### DATA EXCERPT:
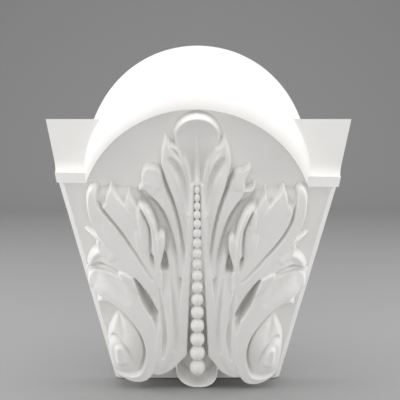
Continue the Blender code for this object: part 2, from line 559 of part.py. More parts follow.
def leaf_half_span(up):
    """Half the width of the ground that the leaf is drawn on."""
    share = max(0.0, up / LEAF_HEIGHT - 0.5) / LEAF_ARCH
    arch = LEAF_REACH * LEAF_SPREAD * max(0.0, 1 - share ** 3) ** 0.5
    return min(arch, half_width(FOOT_Z + up * math.cos(LEAN)) - LEAF_EDGE * EDGE_CHAMFER)


def leaf_mesh():
    """Closed slab let into the block, its front shaped by leaf_surface."""
    low = LEAF_LOW * LEAF_HEIGHT
    high = LEAF_HIGH * LEAF_HEIGHT
    rows = int((high - low) / LEAF_CELL)
    columns = int(2 * LEAF_REACH * LEAF_SPREAD / LEAF_CELL)
    ups = np.linspace(low, high, rows + 1)
    spans = np.array([leaf_half_span(up) for up in ups])
    across = spans[:, None] * np.linspace(-1, 1, columns + 1)[None, :]
    up = np.repeat(ups[:, None], columns + 1, axis=1)
    front = leaf_surface(across, up)
    work = bmesh.new()
    layers = []
    for level in (front, np.full(front.shape, -ROOT)):
        layers.append([[work.verts.new(on_panel(across[r, c], up[r, c], level[r, c]))
                        for c in range(columns + 1)] for r in range(rows + 1)])
    for grid in layers:
        for r in range(rows):
            for c in range(columns):
                work.faces.new((grid[r][c], grid[r][c + 1], grid[r + 1][c + 1], grid[r + 1][c]))
    face, back = layers
    rim = [(0, c) for c in range(columns)] + [(r, columns) for r in range(rows)]
    rim += [(rows, c) for c in range(columns, 0, -1)] + [(r, 0) for r in range(rows, 0, -1)]
    for (r, c), (s, d) in zip(rim, rim[1:] + rim[:1]):
        work.faces.new((face[r][c], back[r][c], back[s][d], face[s][d]))
    return finished("leaf", work)


def plaster():
    material = bpy.data.materials.new("white plaster")
    material.use_nodes = True
    shader = material.node_tree.nodes["Principled BSDF"]
    shader.inputs["Base Color"].default_value = (0.83, 0.83, 0.82, 1)
    shader.inputs["Roughness"].default_value = 0.6
    shader.inputs["Metallic"].default_value = 0.0
    return material


def boolean(target, cutter, operation):
    step = target.modifiers.new(cutter.name, "BOOLEAN")
    step.operation = operation
    step.solver = "EXACT"
    step.object = cutter


def hide_tool(item):
    item.hide_render = True
    item.display_type = "WIRE"


def build():
    clear_scene()
    parts = bpy.data.collections.new("corbel")
    tools = bpy.data.collections.new("corbel cutters")
    for collection in (parts, tools):
        bpy.context.scene.collection.children.link(collection)

    corbel = new_object("corbel", block_mesh(), parts)
    corbel.data.materials.append(plaster())
    hood = new_object("hood", hood_mesh(), tools)
    recess = new_object("recess", recess_mesh(), tools)
    leaf = new_object("leaf", leaf_mesh(), tools)

    thin = leaf.modifiers.new("fewer faces", "DECIMATE")
    thin.ratio = LEAF_FACES / sum(len(face.vertices) - 2 for face in leaf.data.polygons)

    boolean(corbel, hood, "UNION")
    boolean(corbel, recess, "DIFFERENCE")
    boolean(corbel, leaf, "UNION")
    for tool in (hood, recess, leaf):
        hide_tool(tool)


build()
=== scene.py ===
"""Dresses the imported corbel: finely carved meshes, cast plaster and the studio round it. Metres, +Z up."""

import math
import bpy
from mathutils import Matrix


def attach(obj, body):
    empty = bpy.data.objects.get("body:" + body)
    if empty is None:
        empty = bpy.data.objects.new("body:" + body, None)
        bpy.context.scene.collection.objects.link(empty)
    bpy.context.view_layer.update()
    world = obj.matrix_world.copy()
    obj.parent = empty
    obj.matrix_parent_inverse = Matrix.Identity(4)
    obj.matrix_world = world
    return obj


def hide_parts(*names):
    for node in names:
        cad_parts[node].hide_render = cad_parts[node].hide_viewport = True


bl_info = {
    "name": "Acanthus corbel",
    "version": (1, 0, 0),
    "blender": (4, 5, 0),
    "location": "3D View > Sidebar > Corbel",
    "description": "Builds the carved plaster corbel and its studio on the packed frame",
    "category": "Object",
}

from types import SimpleNamespace

import bmesh
import bpy
import numpy as np
from bpy.props import FloatProperty, FloatVectorProperty, IntProperty, PointerProperty
from mathutils import Vector

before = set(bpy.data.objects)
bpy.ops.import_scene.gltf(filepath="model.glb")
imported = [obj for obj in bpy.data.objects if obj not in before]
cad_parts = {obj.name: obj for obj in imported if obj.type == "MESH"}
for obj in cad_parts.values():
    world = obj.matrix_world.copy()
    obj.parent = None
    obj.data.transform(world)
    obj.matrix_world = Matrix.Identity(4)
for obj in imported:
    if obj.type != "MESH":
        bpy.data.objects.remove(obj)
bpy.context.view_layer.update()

# Half of the leaf, drawn on the leaning panel. A rib has a name, the side it is on (-1 left,
# 1 right, 0 both), the hollow (-) or crown (+) of its section, the width of its rounded edge and
# rows of (across, up, half width, height), in hundredths of the leaf's spread, height, spread
# and relief. The low ribs and grooves come first, and the others lie over them.
LOW_RIBS = (
    ("lower lobe", 0, -0.03, 0.6, ((29.3, 12.9, 0.41, 108), (27.8, 9.8, 0.75, 120),
                                   (24.8, 7.9, 1.15, 132), (20.9, 7.1, 1.77, 136),
                                   (17.6, 8.7, 2.37, 136), (15.6, 14.1, 2.42, 133),
                                   (15.1, 19.1, 2.66, 129), (16.1, 25.4, 3.16, 124),
                                   (18.6, 31.8, 4.04, 117), (21.8, 37.2, 5.04, 108),
                                   (25.3, 40.5, 5.47, 99), (28.8, 42.1, 4.83, 88),
                                   (32.3, 43.3, 3.42, 68))),
    ("lobe root", 0, 0, 1.5, ((34, 45.8, 2.26, 50), (31.3, 46.7, 3.05, 68), (28, 46.4, 3.36, 82),
                              (24.5, 44, 3.36, 96))),
    ("lower barb", 0, 0, 0.9, ((26.7, 37.9, 1.55, 98), (29.2, 37.7, 1.56, 92), (30.9, 37, 1.43, 82),
                               (32.4, 35.4, 0.92, 64))),
    ("barb spike", 0, 0, 0.6, ((29.7, 37.6, 1.49, 90), (31.3, 37.8, 0.85, 74), (32.1, 37.8, 0.39, 56))),
    ("scroll body", 0, 0.35, 1.2, ((24, 11.8, 5.79, 88), (23.8, 16.6, 6.75, 90),
                                   (24.1, 20.6, 6.37, 86), (24.6, 24.5, 4.68, 66),
                                   (25.2, 27.1, 3.01, 46), (25.8, 29, 1.34, 26))),
    ("scroll eye", 0, 0.12, 2.2, ((25.5, 14.3, 3.23, 121), (25.9, 19.1, 2.94, 118))),
)
LOW_GROOVES = (
    ("lip hollow", 0, ((36.7, 46.5, 4.53, 32), (33.8, 46.5, 4.85, 36), (30.9, 46.2, 4.85, 35),
                       (27.8, 44.4, 4.55, 28), (25.1, 41.2, 3.61, 16), (23, 38, 2.65, 6))),
)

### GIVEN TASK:
Above are the lines; repeat exactly the ones from the line containing "corbel.data.materials.append(plaster())" down to the line containing "from mathutils import Vector", both inclusive.

### TASK RESULT:
    corbel.data.materials.append(plaster())
    hood = new_object("hood", hood_mesh(), tools)
    recess = new_object("recess", recess_mesh(), tools)
    leaf = new_object("leaf", leaf_mesh(), tools)

    thin = leaf.modifiers.new("fewer faces", "DECIMATE")
    thin.ratio = LEAF_FACES / sum(len(face.vertices) - 2 for face in leaf.data.polygons)

    boolean(corbel, hood, "UNION")
    boolean(corbel, recess, "DIFFERENCE")
    boolean(corbel, leaf, "UNION")
    for tool in (hood, recess, leaf):
        hide_tool(tool)


build()
=== scene.py ===
"""Dresses the imported corbel: finely carved meshes, cast plaster and the studio round it. Metres, +Z up."""

import math
import bpy
from mathutils import Matrix


def attach(obj, body):
    empty = bpy.data.objects.get("body:" + body)
    if empty is None:
        empty = bpy.data.objects.new("body:" + body, None)
        bpy.context.scene.collection.objects.link(empty)
    bpy.context.view_layer.update()
    world = obj.matrix_world.copy()
    obj.parent = empty
    obj.matrix_parent_inverse = Matrix.Identity(4)
    obj.matrix_world = world
    return obj


def hide_parts(*names):
    for node in names:
        cad_parts[node].hide_render = cad_parts[node].hide_viewport = True


bl_info = {
    "name": "Acanthus corbel",
    "version": (1, 0, 0),
    "blender": (4, 5, 0),
    "location": "3D View > Sidebar > Corbel",
    "description": "Builds the carved plaster corbel and its studio on the packed frame",
    "category": "Object",
}

from types import SimpleNamespace

import bmesh
import bpy
import numpy as np
from bpy.props import FloatProperty, FloatVectorProperty, IntProperty, PointerProperty
from mathutils import Vector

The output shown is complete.